### Task inputs ###

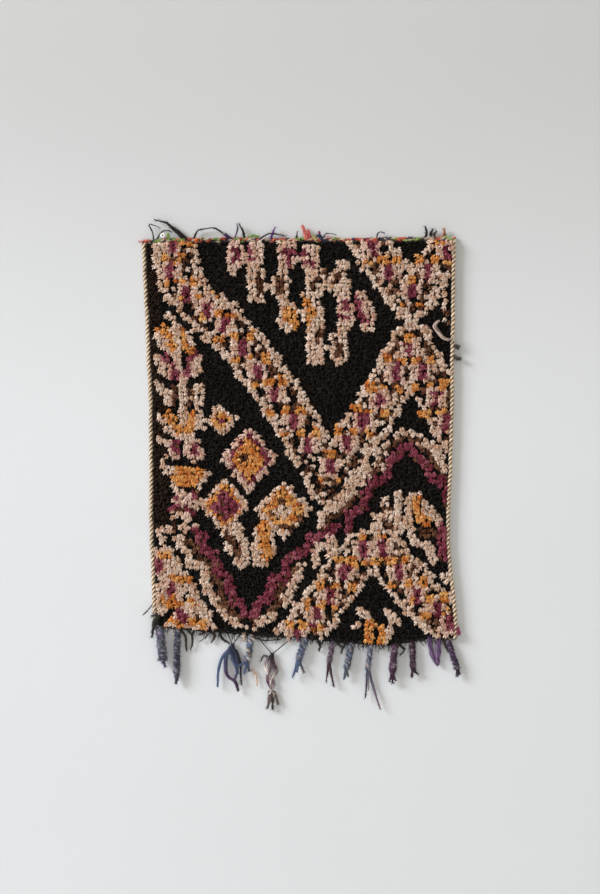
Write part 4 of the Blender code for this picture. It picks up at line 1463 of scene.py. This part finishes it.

###
### Task inputs ###

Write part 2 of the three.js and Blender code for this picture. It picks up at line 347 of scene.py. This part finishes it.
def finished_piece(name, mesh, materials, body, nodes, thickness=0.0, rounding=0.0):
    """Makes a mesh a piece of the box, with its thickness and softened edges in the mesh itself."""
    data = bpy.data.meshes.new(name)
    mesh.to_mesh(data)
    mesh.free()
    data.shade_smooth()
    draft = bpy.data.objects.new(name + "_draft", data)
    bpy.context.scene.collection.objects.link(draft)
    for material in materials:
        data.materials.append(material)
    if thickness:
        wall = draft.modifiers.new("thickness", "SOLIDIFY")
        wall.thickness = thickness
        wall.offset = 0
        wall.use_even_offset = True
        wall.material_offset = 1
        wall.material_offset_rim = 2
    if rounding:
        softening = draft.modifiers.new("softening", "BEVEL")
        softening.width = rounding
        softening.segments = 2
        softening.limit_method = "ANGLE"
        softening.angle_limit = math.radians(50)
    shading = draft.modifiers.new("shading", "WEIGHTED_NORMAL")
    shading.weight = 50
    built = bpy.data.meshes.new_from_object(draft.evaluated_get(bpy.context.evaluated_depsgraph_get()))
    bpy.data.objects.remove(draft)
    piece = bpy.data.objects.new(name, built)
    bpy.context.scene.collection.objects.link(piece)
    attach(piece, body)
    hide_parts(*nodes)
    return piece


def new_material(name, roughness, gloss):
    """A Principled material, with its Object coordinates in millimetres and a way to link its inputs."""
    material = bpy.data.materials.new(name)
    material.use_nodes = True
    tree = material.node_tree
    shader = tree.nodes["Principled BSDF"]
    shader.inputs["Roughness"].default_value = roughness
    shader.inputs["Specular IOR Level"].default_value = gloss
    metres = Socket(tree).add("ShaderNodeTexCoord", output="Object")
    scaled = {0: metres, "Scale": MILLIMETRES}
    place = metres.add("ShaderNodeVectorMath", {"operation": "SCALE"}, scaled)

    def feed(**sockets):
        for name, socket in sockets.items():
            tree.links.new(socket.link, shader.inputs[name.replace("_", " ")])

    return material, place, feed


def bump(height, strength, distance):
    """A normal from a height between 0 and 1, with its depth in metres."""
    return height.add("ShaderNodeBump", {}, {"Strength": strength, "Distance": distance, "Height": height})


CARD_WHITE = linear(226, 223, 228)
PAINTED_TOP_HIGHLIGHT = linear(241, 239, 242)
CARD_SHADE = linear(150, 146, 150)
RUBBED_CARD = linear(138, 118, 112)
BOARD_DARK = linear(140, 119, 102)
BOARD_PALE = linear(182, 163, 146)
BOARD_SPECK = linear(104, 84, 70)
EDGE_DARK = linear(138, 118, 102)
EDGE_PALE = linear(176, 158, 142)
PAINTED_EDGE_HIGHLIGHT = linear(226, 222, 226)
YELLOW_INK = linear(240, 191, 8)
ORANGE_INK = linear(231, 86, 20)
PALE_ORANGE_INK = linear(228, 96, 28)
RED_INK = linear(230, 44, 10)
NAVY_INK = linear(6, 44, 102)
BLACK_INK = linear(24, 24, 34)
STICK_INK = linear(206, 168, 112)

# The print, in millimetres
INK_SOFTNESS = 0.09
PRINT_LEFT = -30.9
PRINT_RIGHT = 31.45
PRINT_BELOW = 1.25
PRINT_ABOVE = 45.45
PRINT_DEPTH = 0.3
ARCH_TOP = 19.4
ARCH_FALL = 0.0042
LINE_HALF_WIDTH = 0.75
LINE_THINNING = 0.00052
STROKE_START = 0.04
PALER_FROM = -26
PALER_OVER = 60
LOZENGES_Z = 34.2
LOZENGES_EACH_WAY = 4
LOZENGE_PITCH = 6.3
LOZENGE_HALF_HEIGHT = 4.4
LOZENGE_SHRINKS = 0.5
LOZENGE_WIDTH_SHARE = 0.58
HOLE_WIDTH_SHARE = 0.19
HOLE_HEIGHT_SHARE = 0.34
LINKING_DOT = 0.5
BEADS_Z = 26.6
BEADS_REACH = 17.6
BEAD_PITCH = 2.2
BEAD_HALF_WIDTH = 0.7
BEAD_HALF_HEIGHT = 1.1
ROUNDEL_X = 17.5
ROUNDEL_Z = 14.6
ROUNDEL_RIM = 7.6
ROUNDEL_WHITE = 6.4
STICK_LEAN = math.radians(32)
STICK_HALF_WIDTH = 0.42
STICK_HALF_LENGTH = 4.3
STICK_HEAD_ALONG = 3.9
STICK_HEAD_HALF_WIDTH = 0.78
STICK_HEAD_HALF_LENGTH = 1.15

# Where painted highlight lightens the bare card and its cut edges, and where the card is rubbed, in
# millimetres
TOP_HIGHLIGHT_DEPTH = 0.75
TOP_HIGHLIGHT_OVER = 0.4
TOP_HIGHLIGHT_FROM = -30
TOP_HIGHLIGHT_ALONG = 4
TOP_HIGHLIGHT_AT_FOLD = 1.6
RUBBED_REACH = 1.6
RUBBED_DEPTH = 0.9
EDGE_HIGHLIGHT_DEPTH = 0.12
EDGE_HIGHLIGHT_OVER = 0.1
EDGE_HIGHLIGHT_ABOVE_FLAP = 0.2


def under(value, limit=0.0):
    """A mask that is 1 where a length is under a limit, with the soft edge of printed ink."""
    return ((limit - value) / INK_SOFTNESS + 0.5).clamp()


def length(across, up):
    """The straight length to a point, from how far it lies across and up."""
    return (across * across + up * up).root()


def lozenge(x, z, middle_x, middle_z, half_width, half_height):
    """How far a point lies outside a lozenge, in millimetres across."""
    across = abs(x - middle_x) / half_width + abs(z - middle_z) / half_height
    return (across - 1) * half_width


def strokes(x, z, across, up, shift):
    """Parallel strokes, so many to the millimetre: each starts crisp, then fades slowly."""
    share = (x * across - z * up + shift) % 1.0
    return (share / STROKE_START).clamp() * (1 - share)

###
### Task inputs ###

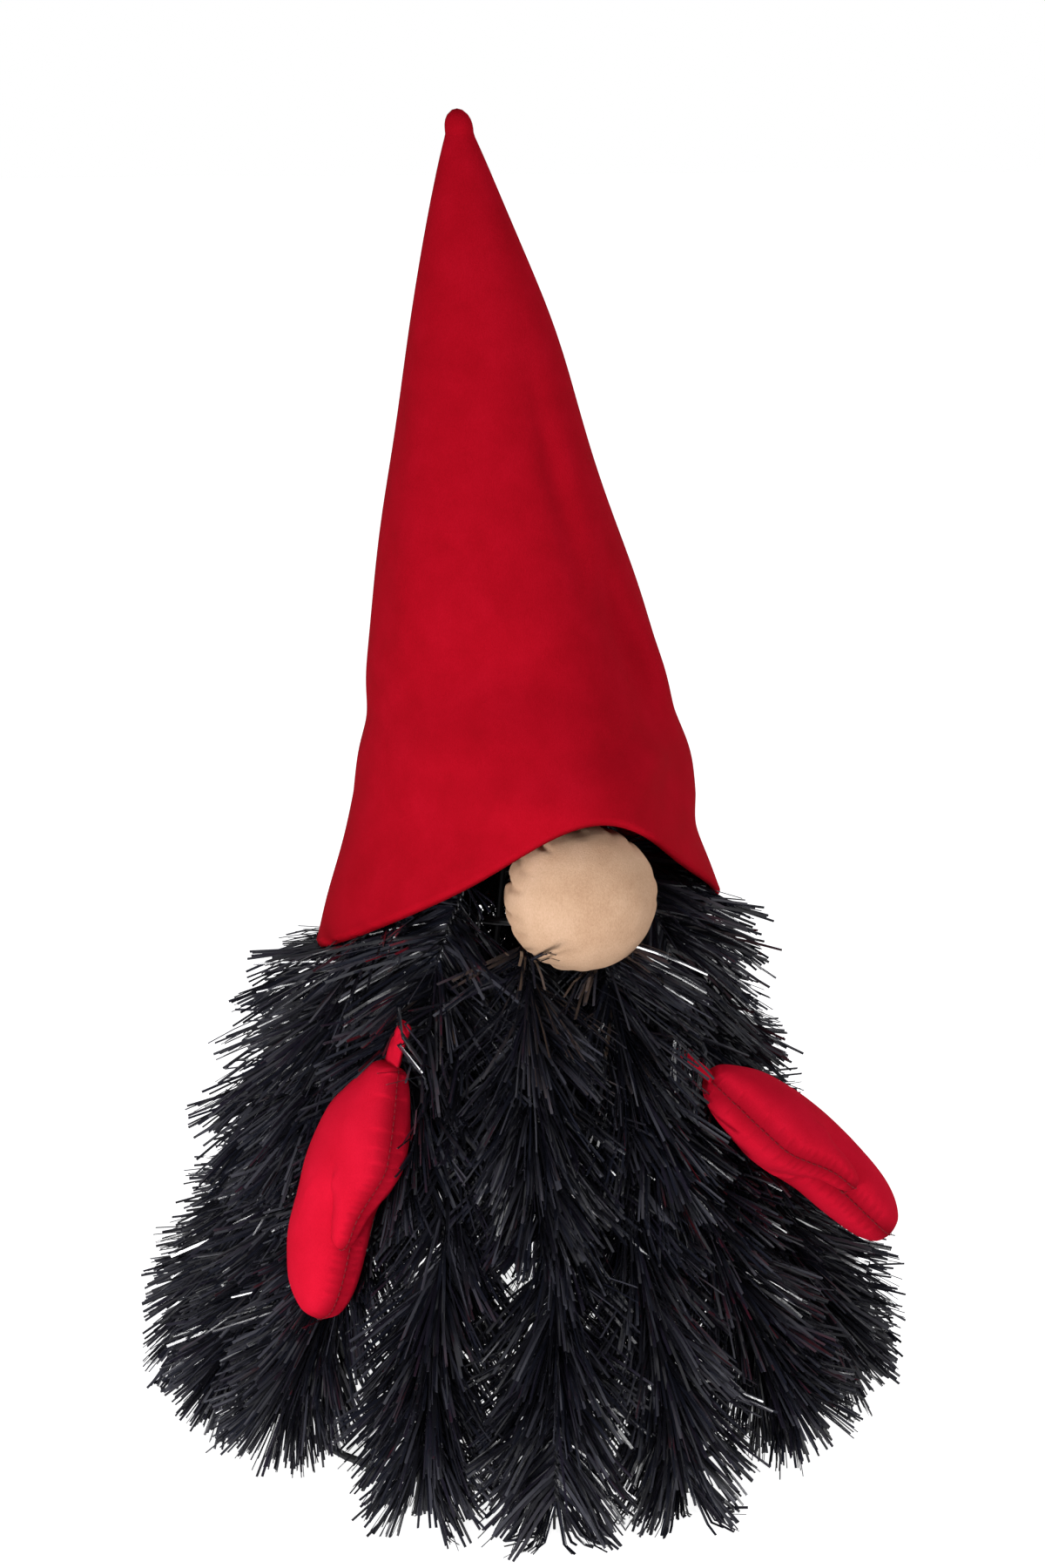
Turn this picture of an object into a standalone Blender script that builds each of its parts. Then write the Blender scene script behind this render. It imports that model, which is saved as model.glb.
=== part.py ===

###

Problem details
Reproduce, exactly as written, the stretch of lines whose first line is the one with "attach(piece, body)" and whose last line is the one with "STICK_INK = linear(206, 168, 112)".

Written answer
    attach(piece, body)
    hide_parts(*nodes)
    return piece


def new_material(name, roughness, gloss):
    """A Principled material, with its Object coordinates in millimetres and a way to link its inputs."""
    material = bpy.data.materials.new(name)
    material.use_nodes = True
    tree = material.node_tree
    shader = tree.nodes["Principled BSDF"]
    shader.inputs["Roughness"].default_value = roughness
    shader.inputs["Specular IOR Level"].default_value = gloss
    metres = Socket(tree).add("ShaderNodeTexCoord", output="Object")
    scaled = {0: metres, "Scale": MILLIMETRES}
    place = metres.add("ShaderNodeVectorMath", {"operation": "SCALE"}, scaled)

    def feed(**sockets):
        for name, socket in sockets.items():
            tree.links.new(socket.link, shader.inputs[name.replace("_", " ")])

    return material, place, feed


def bump(height, strength, distance):
    """A normal from a height between 0 and 1, with its depth in metres."""
    return height.add("ShaderNodeBump", {}, {"Strength": strength, "Distance": distance, "Height": height})


CARD_WHITE = linear(226, 223, 228)
PAINTED_TOP_HIGHLIGHT = linear(241, 239, 242)
CARD_SHADE = linear(150, 146, 150)
RUBBED_CARD = linear(138, 118, 112)
BOARD_DARK = linear(140, 119, 102)
BOARD_PALE = linear(182, 163, 146)
BOARD_SPECK = linear(104, 84, 70)
EDGE_DARK = linear(138, 118, 102)
EDGE_PALE = linear(176, 158, 142)
PAINTED_EDGE_HIGHLIGHT = linear(226, 222, 226)
YELLOW_INK = linear(240, 191, 8)
ORANGE_INK = linear(231, 86, 20)
PALE_ORANGE_INK = linear(228, 96, 28)
RED_INK = linear(230, 44, 10)
NAVY_INK = linear(6, 44, 102)
BLACK_INK = linear(24, 24, 34)
STICK_INK = linear(206, 168, 112)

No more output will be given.